Fiscal brinkmanship in Washington is already affecting the US economy as worried businesses invest less in equipment, Bank of America Chief Executive Brian Moynihan said.
US lawmakers return to the capital Tuesday with a seven-week deadline to agree on averting the so-called fiscal cliff - scheduled tax hikes and budget cuts, set to take effect in January, which threaten to tip the nation into another recession.
"That uncertainty continues to hold back the recovery," Moynihan said Tuesday at an investor conference in New York.
The bank's clients need more clarity before they make investments, he said.
The parties involved know a resolution is needed in the first quarter of next year, Moynihan said, adding he remained optimistic about the outcome.
Moynihan, the opening speaker at a conference hosted by his bank, spent most of his presentation highlighting his efforts to streamline Bank of America, which required two bailouts during the financial crisis.
In his nearly three years as CEO, the bank has shed more than $60 billion in non-core assets and businesses, generating more $12 billion in Tier 1 common capital.
In its continued downsizing, the bank plans to reduce its mortgage servicing portfolio to about 6 million loans, down from about 8 million now and 12 million at its peak, Moynihan said.

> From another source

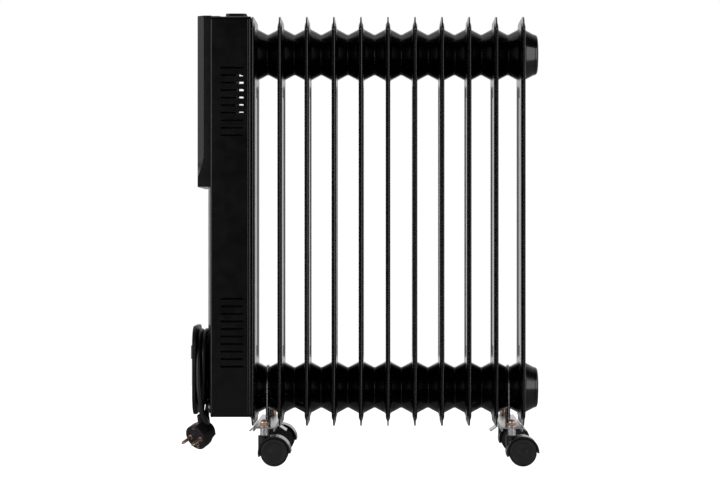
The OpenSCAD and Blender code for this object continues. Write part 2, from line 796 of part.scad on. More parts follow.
module u_bolts() {
    color("gainsboro") for (x = [front_foot_x, rear_foot_x]) translate([x, 0, 0]) {
        translate([0, 0, low_column_z]) rotate([90, 0, 90])
            rotate_extrude(angle = 180) translate([rod_gap, 0]) circle(r = rod_d / 2, $fn = 32);
        for (side = [-1, 1]) translate([0, side * rod_gap, rod_low_z])
            cylinder(h = low_column_z - rod_low_z + 0.01, r = rod_d / 2, $fn = 32);
    }
}

module u_bolt_nuts() {
    color("gainsboro") for (x = [front_foot_x, rear_foot_x], side = [-1, 1])
        translate([x, side * rod_gap, foot_top_z - foot_t - 3.4]) difference() {
            cylinder(h = 3.4, r = rod_d / 2 + 2.2, $fn = 6);
            translate([0, 0, -over]) cylinder(h = 6, r = rod_d / 2 + 0.02, $fn = 32);
        }
}

module at_casters() {
    for (x = [front_foot_x, rear_foot_x], side = [-1, 1])
        translate([x, side * caster_gap / 2, 0]) children();
}

stem_low_z = wheel_r + 6;
thread_r = 4;

module caster_stems() {
    color("silver") at_casters() {
        translate([0, 0, stem_low_z]) cylinder(h = hood_top_z + 1 - stem_low_z, r = stem_r);
        translate([0, 0, hood_top_z + pass_fit])
            cylinder(h = foot_top_z - foot_t - hood_top_z - pass_fit, r = 5.5);
        translate([0, 0, foot_top_z - foot_t - 0.01]) cylinder(h = foot_t + 5.5, r = thread_r);
    }
}

// Cap nuts with a flange and a domed end, open below for the thread.
module dome_nuts() {
    dome_r = 5.2;
    color([0.8, 0.6, 0.5]) at_casters() translate([0, 0, foot_top_z]) difference() {
        rotate_extrude($fn = 48) polygon(concat(
            [[0, 0], [6.9, 0], [6.9, 1], [dome_r + 0.6, 2.4], [dome_r, 5]],
            [for (a = [15 : 15 : 75]) [dome_r * cos(a), 5 + dome_r * sin(a)]],
            [[0, 5 + dome_r]]));
        translate([0, 0, -over]) cylinder(h = over + 7, r = thread_r + 0.05);
    }
}

// Screws through the reel's flange into its hub, and at the panel's foot.
module panel_screws() {
    color("gray") {
        for (side = [-1, 1]) translate([flange_x + 1.4 - 1.2, side * 26, flange_z - 36]) bar_x(1.2, 3, 3.4);
        difference() {
            for (side = [-1, 1]) translate([box_front_x - 3, side * (box_w / 2 - 9), box_floor_z + 14])
                bar_x(4, 3.2, 3.2);
            inside_panel(0);
        }
    }
}

// ---------------------------------------------------------------- casters

function corner_x(c) = c < 2 ? front_foot_x : rear_foot_x;
function corner_side(c) = c % 2 == 0 ? -1 : 1;

// Everything on a caster is drawn with its axle on the origin.
module at_axle(c) {
    translate([corner_x(c) + trail, corner_side(c) * caster_gap / 2, wheel_r]) children();
}

// Space below the hood's two ends, drawn in X and Z.
module below_hood() {
    far = 60;
    polygon([[0, 0], [far * cos(2), -far * sin(2)], [far, -far], [-far, -far],
             [-far * cos(15), -far * sin(15)]]);
}

// Socket for the stem, cut away where the wheels turn.
module hood_socket() {
    difference() {
        translate([-trail, 0, 4]) cylinder(h = hood_r - 4, r = 8.5);
        for (side = [-1, 1]) translate([0, side * (web_w + 40) / 2, 0])
            bar_y(40, wheel_r + hood_gap + hood_t / 2);
    }
}

module hood(c) {
    color([0.04, 0.04, 0.045]) at_axle(c) difference() {
        union() {
            along_y(caster_w) difference() {
                circle(r = hood_r);
                circle(r = wheel_r + hood_gap);
                below_hood();
            }
            along_y(web_w) difference() {
                circle(r = hood_r - hood_t / 2);
                difference() {
                    below_hood();
                    circle(r = 7);
                }
            }
            hood_socket();
        }
        bar_y(60, axle_r);
        translate([-trail, 0, stem_low_z - wheel_r - 0.5]) cylinder(h = 40, r = stem_r + run_fit);
    }
}

axle_l = web_w + 2 * (wheel_w - 2.5);

module axle(c) {
    color("silver") at_axle(c) bar_y(axle_l, axle_r);
}

// out is 1 for the wheel on the outside of the heater and -1 for the inner one.
module wheel(c, out) {
    side = out * corner_side(c);
    inner_y = web_w / 2 + 0.6;
    color([0.14, 0.14, 0.14]) at_axle(c) difference() {
        translate([0, side * (inner_y + wheel_w / 2), 0]) rotate([90, 0, 0]) rotate_extrude()
            polygon([[0, -wheel_w / 2], [wheel_r - 1, -wheel_w / 2], [wheel_r, -wheel_w / 2 + 1],
                     [wheel_r, wheel_w / 2 - 1], [wheel_r - 1, wheel_w / 2], [0, wheel_w / 2]]);
        bar_y(axle_l + 0.6, axle_r + run_fit);
    }
}

// ---------------------------------------------------------------- drawing

for (i = [1 : fin_count]) fin(i);
column_caps();
heating_element();
element_gasket();
housing_shell();
front_panel();
control_fascia();
carry_grip();
thermostat();
thermostat_knob();
rocker_low();
rocker_high();
switch_bodies();
pilot_lens();
inner_chassis();
terminal_block();
thermal_cutout();
tip_switch();
wiring();
cord_reel();
reel_flange();
plug_clip();
strain_relief();
cord_wrap();
cord_tail();
plug_body();
plug_contacts();
foot_plate_front();
foot_plate_rear();
u_bolts();
u_bolt_nuts();
dome_nuts();
caster_stems();
panel_screws();
for (c = [0 : 3]) {
    hood(c);
    axle(c);
    wheel(c, 1);
    wheel(c, -1);
}
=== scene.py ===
import math

import bmesh
import bpy
from mathutils import Euler, Matrix, Vector


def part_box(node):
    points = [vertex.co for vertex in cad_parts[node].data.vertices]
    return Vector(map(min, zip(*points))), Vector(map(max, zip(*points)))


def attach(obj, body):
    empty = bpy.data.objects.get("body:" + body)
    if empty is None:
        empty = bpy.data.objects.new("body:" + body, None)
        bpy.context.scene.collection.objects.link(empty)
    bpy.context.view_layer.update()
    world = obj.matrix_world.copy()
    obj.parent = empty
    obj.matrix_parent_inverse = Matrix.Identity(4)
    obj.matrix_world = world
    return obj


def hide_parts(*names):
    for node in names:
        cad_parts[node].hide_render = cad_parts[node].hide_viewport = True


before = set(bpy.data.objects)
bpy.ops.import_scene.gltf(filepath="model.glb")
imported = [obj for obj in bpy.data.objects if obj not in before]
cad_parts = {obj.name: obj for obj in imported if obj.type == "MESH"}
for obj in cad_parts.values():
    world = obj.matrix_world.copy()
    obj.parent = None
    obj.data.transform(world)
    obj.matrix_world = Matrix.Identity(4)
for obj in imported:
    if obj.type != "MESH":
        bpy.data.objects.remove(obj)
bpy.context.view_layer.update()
MM = 0.001
ROUND = 2 * math.pi


# ------------------------------------------------------------ camera and cord

eye = bpy.data.cameras.new("camera")
eye.sensor_width = 36
eye.lens = 114.2
eye.shift_x = -0.0361
eye.shift_y = 0.0023
camera = bpy.data.objects.new("camera", eye)
camera.location = (0.03075, -3.262, 0.309)
camera.rotation_euler = (math.pi / 2, 0, 0)
bpy.context.scene.collection.objects.link(camera)
bpy.context.scene.camera = camera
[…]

Bank of America has been scaling back its role in the mortgage business after incurring massive losses on its disastrous 2008 Countrywide Financial acquisition.
Servicing mortgage loans - collecting payments and assisting delinquent homeowners - has grown more expensive during the housing bust and requires more capital under new international rules.
"We continue to look at transactions," Moynihan said. "We have been selling servicing in relatively sizable chunks to the market."
The bank's shares were up 0.4 percent at $9.43 in morning trading.